**Problem to solve**
Give every entry again, word for word.

Scripts that build objects:

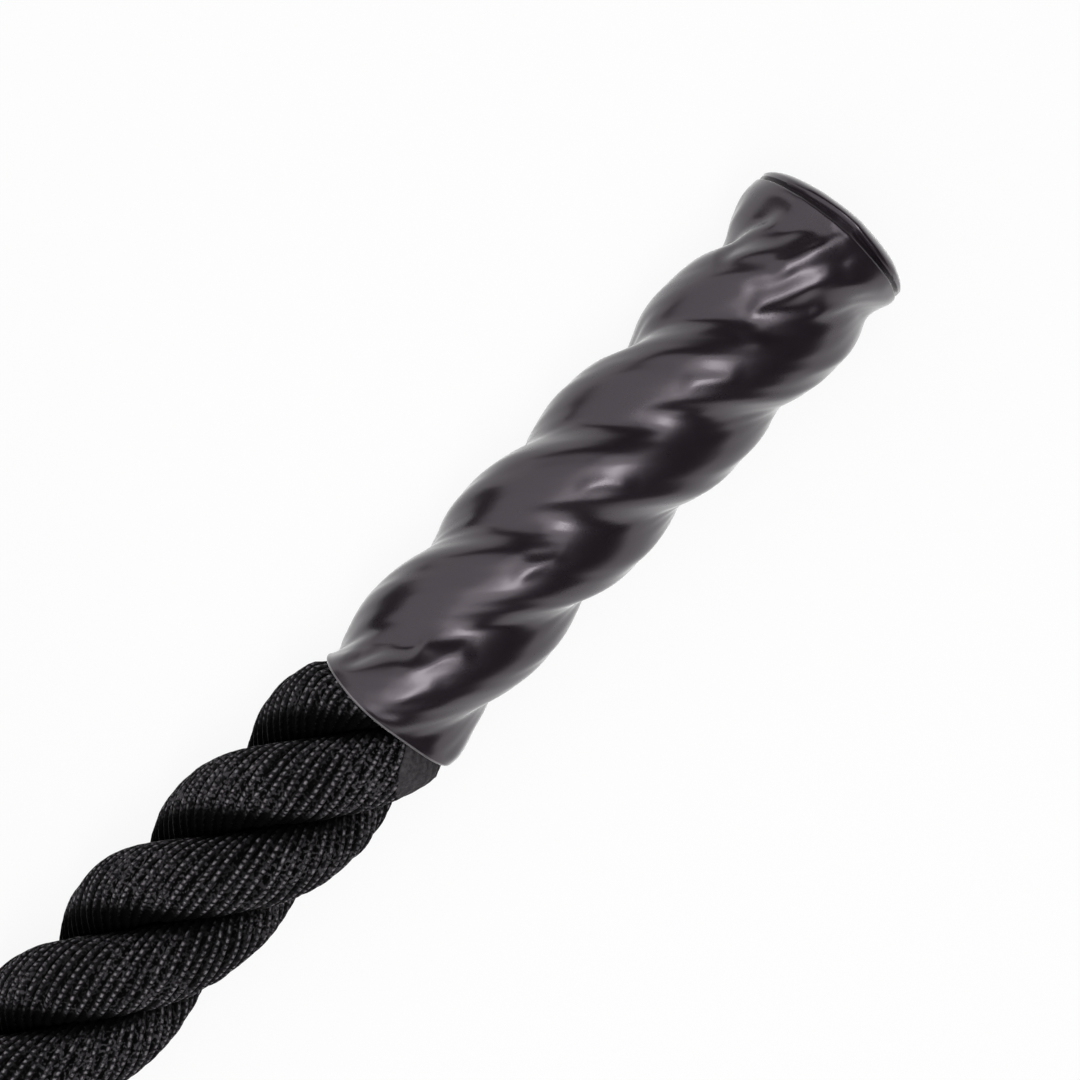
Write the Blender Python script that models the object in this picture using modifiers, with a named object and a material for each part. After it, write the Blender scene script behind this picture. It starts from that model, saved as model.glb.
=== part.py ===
# Battle rope: three laid strands with a shrunk sleeve over each end.
# The first handle lies out straight along +X and the rest of the rope is put away
# behind it in a round coil of two layers, with the second handle on top.
# Metres, +Z up, the floor at z = 0, the origin on the floor midway between the handles.

import math

import bmesh
import bpy
import numpy as np
from mathutils import Matrix, Vector

# Rope
ROPE_DIAMETER = 0.038
LAY_PITCH = 0.0885                 # length in which a strand goes once round the rope
LAY_PHASE = math.radians(55.0)     # turn of the first strand where it enters the sleeve
STRAND_COUNT = 3
STRAND_GAP = 0.0004                # between two strands, across their flat sides
LOBE_CENTRE_SHARE = 0.53           # centre of a strand's round back, of the rope's radius
LOBE_WIDTH_SHARE = 0.574           # half width of that round back, of the rope's radius
LAID_LENGTH_A = 0.135              # laid strands showing in front of handle A
LAID_LENGTH_B = 0.040              # the same at handle B, which lies on the coil

# Handle
SLEEVE_LENGTH = 0.135              # mouth to rim
SLEEVE_WALL = 0.0012
SLEEVE_GROOVE_SHARE = 0.74         # radius at the bottom of a groove, of the rope's radius
DOME_HEIGHT = 0.0055               # the closed end stands this far past the rim
ROUNDING_LENGTH = 0.012            # the lobes fade into the round rim over this length
SQUEEZE_LENGTH = 0.013             # the rope narrows into the mouth over this length
SIDE_COVER_SHARE = 1.4             # cover over a strand's flanks, of the cover over its crest
TAPE_THICKNESS = 0.0003
TAPE_STATIONS = 2                  # width of the tape, in stations of the lay
TAPE_GROOVE_SHARE = 0.62
FUSED_THICKNESS = 0.0040
FUSED_RADIUS_SHARE = 0.76
FIT_GAP = 0.0003                   # clearance between touching pieces
MERGE_DISTANCE = 0.00003           # points closer than this are one point

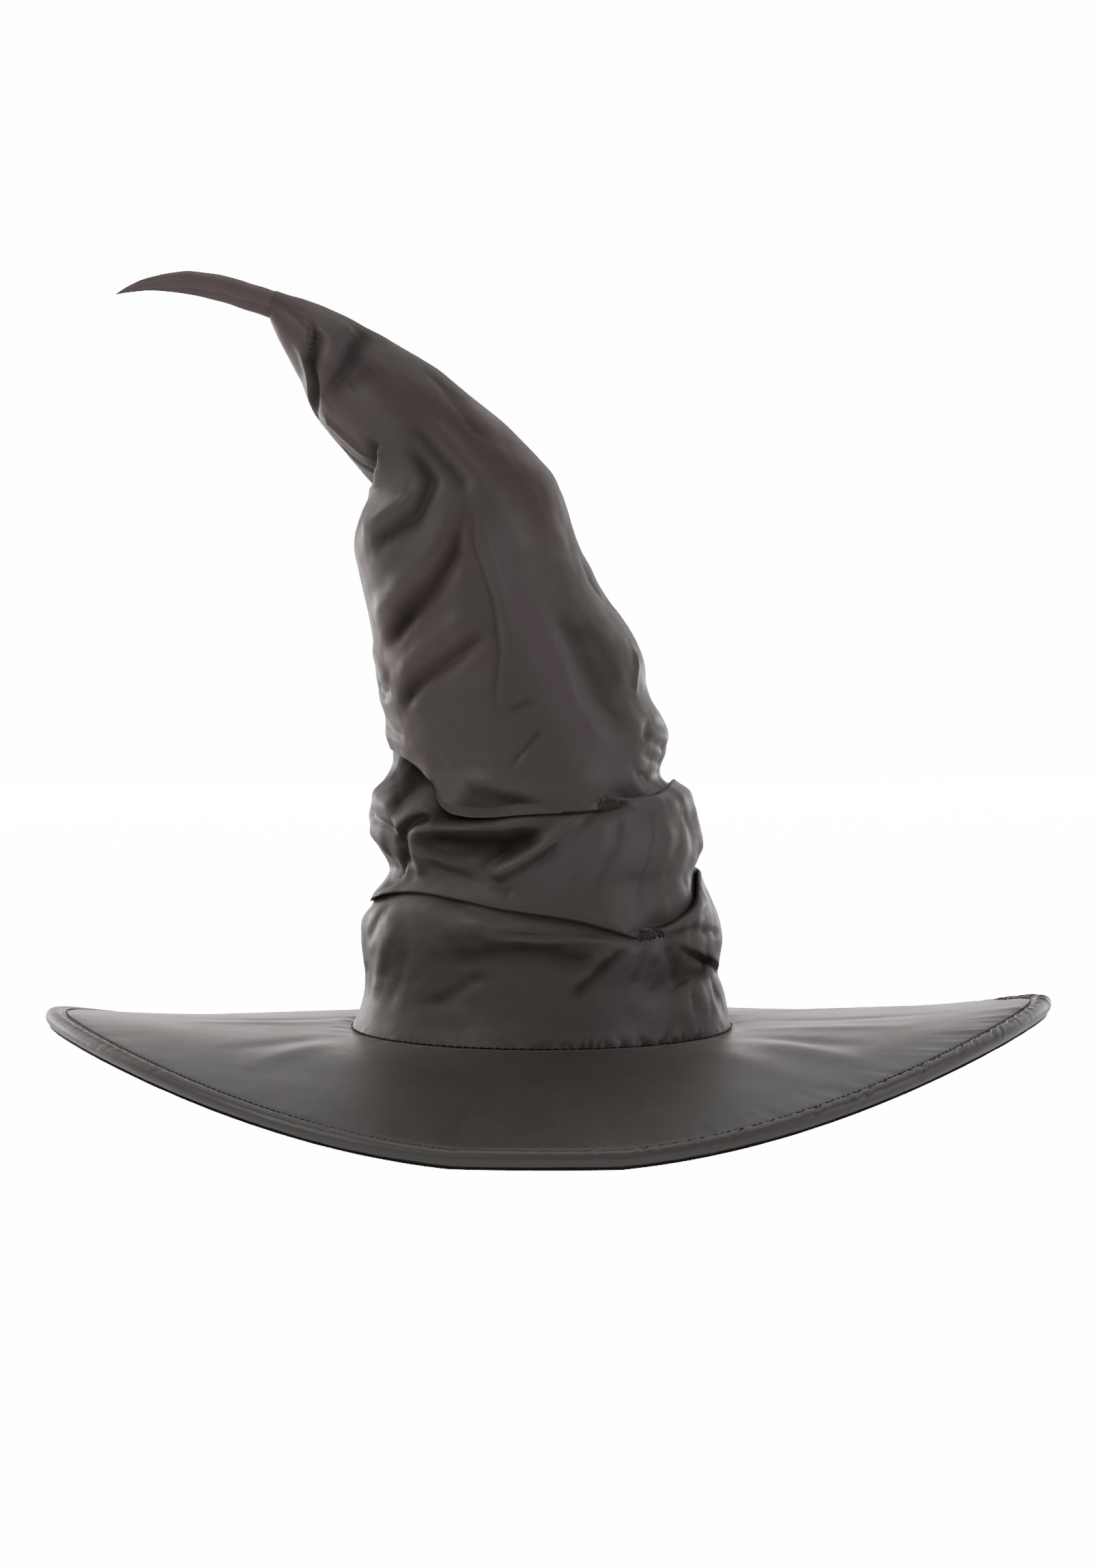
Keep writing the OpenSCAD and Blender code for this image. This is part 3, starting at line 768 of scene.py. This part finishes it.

**Answer to the problem**
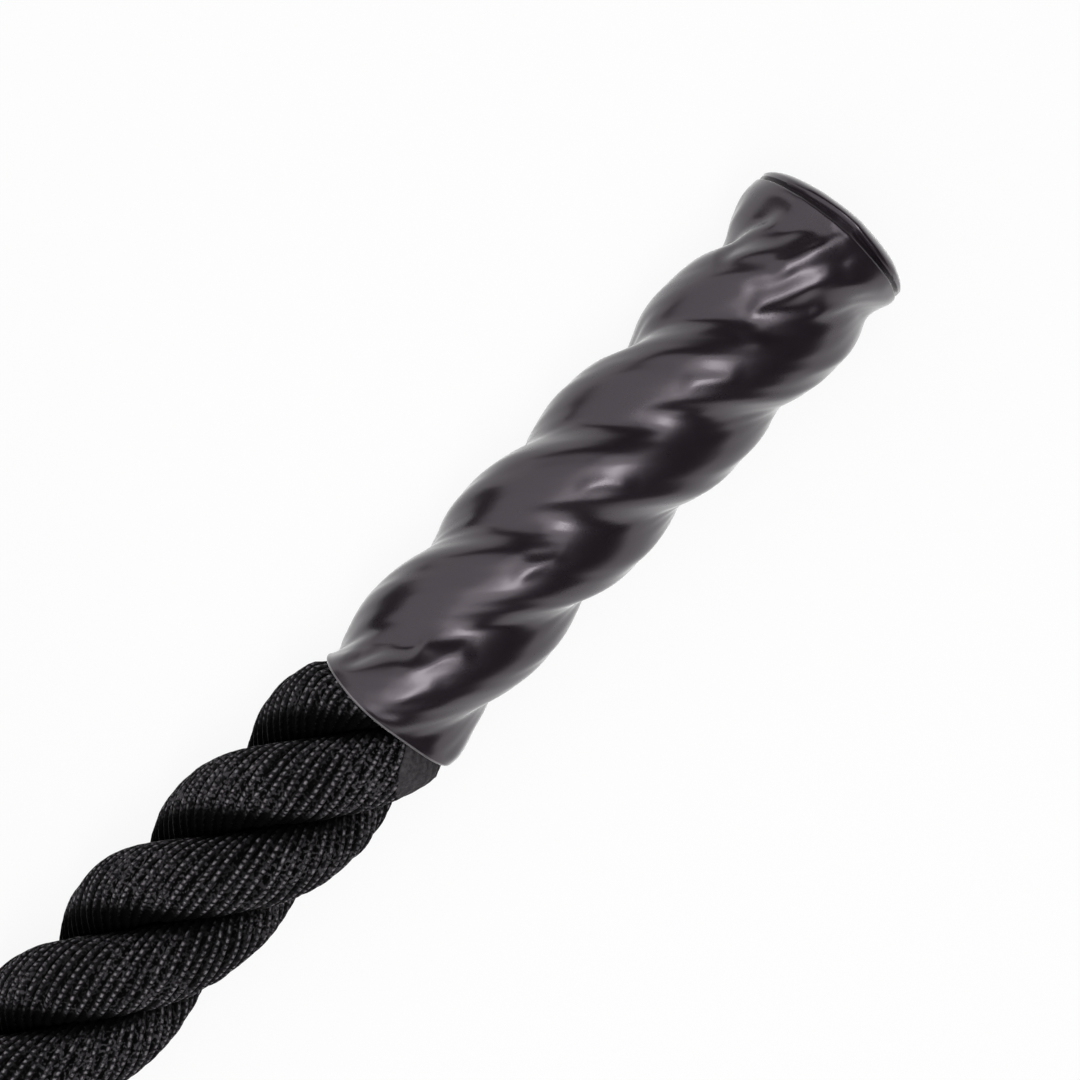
Write the Blender Python script that models the object in this picture using modifiers, with a named object and a material for each part. After it, write the Blender scene script behind this picture. It starts from that model, saved as model.glb.
=== part.py ===
# Battle rope: three laid strands with a shrunk sleeve over each end.
# The first handle lies out straight along +X and the rest of the rope is put away
# behind it in a round coil of two layers, with the second handle on top.
# Metres, +Z up, the floor at z = 0, the origin on the floor midway between the handles.

import math

import bmesh
import bpy
import numpy as np
from mathutils import Matrix, Vector

# Rope
ROPE_DIAMETER = 0.038
LAY_PITCH = 0.0885                 # length in which a strand goes once round the rope
LAY_PHASE = math.radians(55.0)     # turn of the first strand where it enters the sleeve
STRAND_COUNT = 3
STRAND_GAP = 0.0004                # between two strands, across their flat sides
LOBE_CENTRE_SHARE = 0.53           # centre of a strand's round back, of the rope's radius
LOBE_WIDTH_SHARE = 0.574           # half width of that round back, of the rope's radius
LAID_LENGTH_A = 0.135              # laid strands showing in front of handle A
LAID_LENGTH_B = 0.040              # the same at handle B, which lies on the coil

# Handle
SLEEVE_LENGTH = 0.135              # mouth to rim
SLEEVE_WALL = 0.0012
SLEEVE_GROOVE_SHARE = 0.74         # radius at the bottom of a groove, of the rope's radius
DOME_HEIGHT = 0.0055               # the closed end stands this far past the rim
ROUNDING_LENGTH = 0.012            # the lobes fade into the round rim over this length
SQUEEZE_LENGTH = 0.013             # the rope narrows into the mouth over this length
SIDE_COVER_SHARE = 1.4             # cover over a strand's flanks, of the cover over its crest
TAPE_THICKNESS = 0.0003
TAPE_STATIONS = 2                  # width of the tape, in stations of the lay
TAPE_GROOVE_SHARE = 0.62
FUSED_THICKNESS = 0.0040
FUSED_RADIUS_SHARE = 0.76
FIT_GAP = 0.0003                   # clearance between touching pieces
MERGE_DISTANCE = 0.00003           # points closer than this are one point

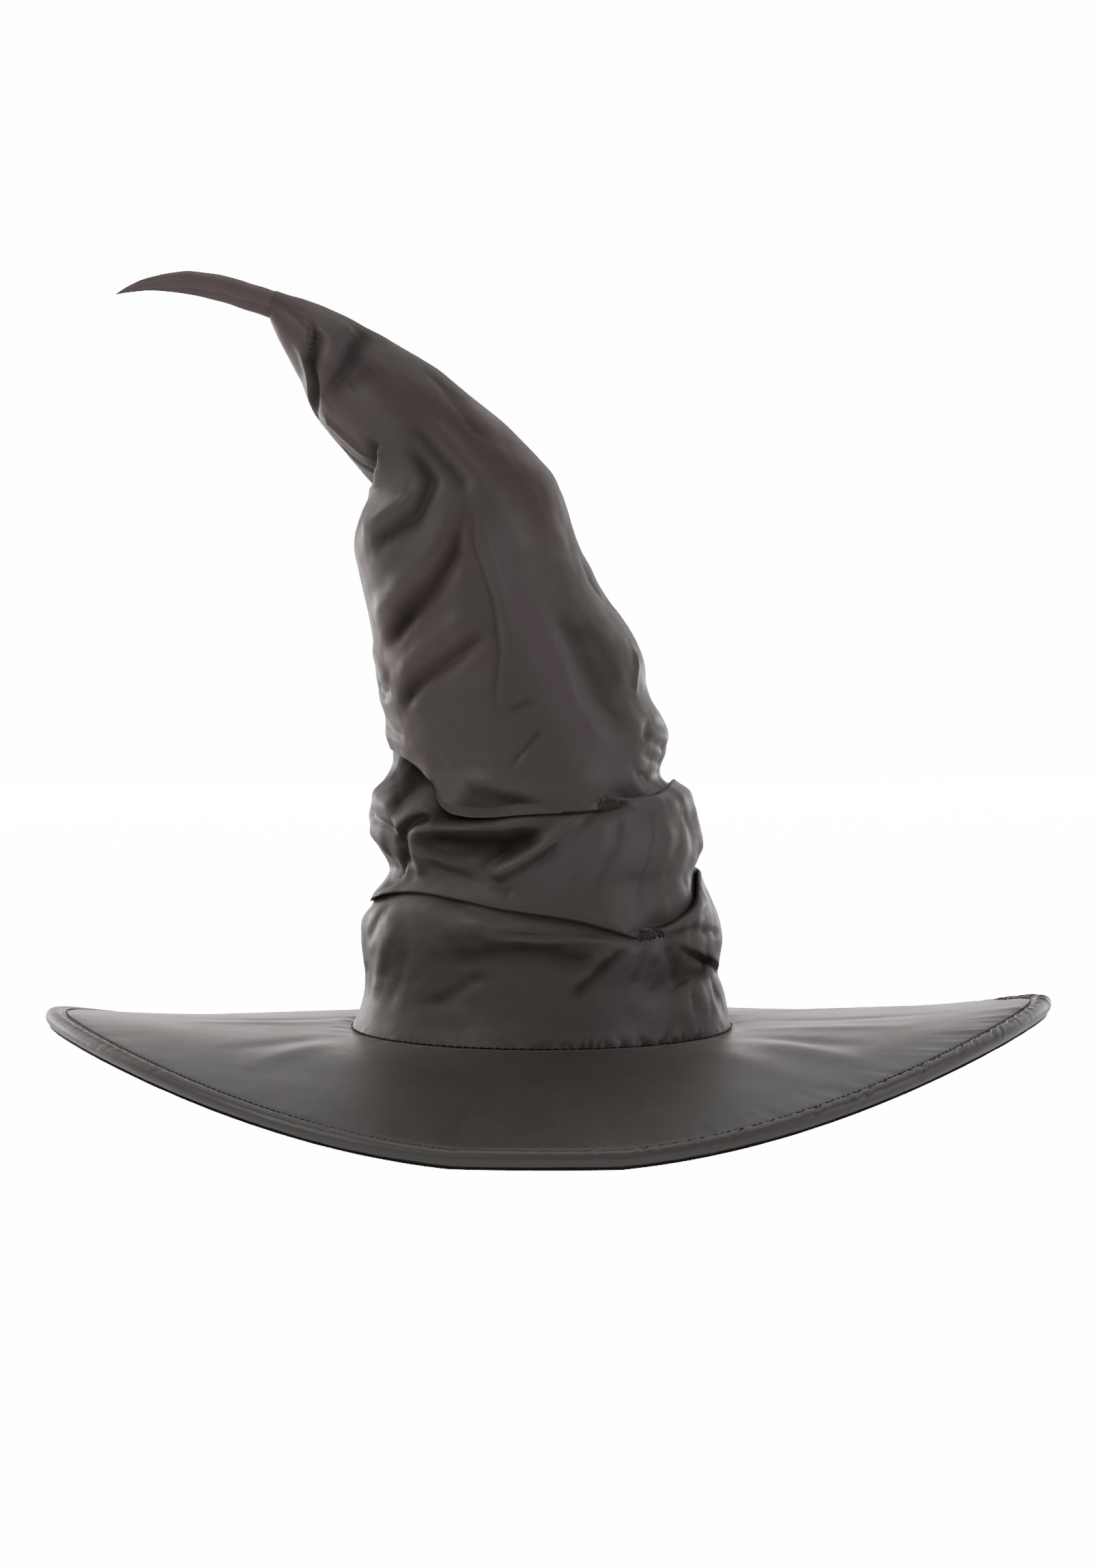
Keep writing the OpenSCAD and Blender code for this image. This is part 3, starting at line 768 of scene.py. This part finishes it.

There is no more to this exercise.